→ **PROBLEM TO WORK ON**
Please give back word for word the lines below, from the first one through the one with "(1.0, 1.0, 3.0))".

→ **DATA SEGMENT**
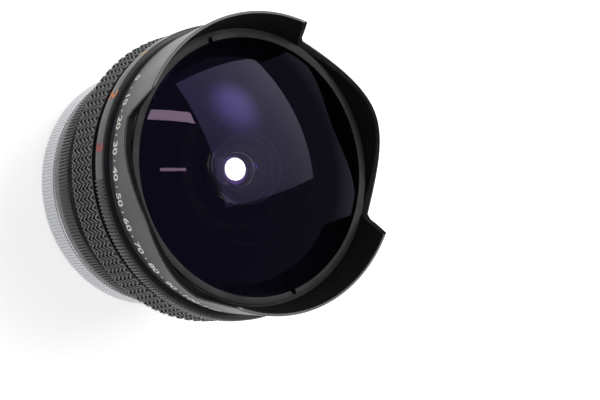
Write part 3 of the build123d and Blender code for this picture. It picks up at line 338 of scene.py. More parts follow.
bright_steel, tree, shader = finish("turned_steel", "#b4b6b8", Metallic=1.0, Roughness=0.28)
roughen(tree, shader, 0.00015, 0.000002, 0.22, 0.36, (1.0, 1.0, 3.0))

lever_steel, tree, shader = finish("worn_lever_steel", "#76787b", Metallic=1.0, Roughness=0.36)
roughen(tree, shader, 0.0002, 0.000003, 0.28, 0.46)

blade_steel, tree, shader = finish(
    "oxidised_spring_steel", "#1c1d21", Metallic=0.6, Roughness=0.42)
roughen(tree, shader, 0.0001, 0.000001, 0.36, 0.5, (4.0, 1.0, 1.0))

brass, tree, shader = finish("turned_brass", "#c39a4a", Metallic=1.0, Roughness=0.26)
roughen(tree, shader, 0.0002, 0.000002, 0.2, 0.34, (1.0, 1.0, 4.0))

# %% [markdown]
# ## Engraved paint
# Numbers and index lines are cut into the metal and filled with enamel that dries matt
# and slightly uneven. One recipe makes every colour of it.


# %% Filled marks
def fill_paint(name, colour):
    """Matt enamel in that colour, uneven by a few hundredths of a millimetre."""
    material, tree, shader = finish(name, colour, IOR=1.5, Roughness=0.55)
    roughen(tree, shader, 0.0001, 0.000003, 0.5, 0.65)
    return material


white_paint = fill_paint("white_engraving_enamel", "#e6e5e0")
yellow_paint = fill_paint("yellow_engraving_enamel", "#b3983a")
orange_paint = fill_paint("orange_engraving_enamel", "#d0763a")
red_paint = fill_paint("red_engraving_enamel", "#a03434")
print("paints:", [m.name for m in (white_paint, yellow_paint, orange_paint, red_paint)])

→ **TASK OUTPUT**
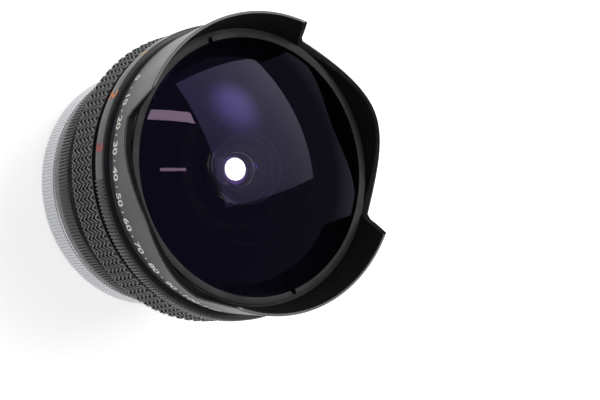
Write part 3 of the build123d and Blender code for this picture. It picks up at line 338 of scene.py. More parts follow.
bright_steel, tree, shader = finish("turned_steel", "#b4b6b8", Metallic=1.0, Roughness=0.28)
roughen(tree, shader, 0.00015, 0.000002, 0.22, 0.36, (1.0, 1.0, 3.0))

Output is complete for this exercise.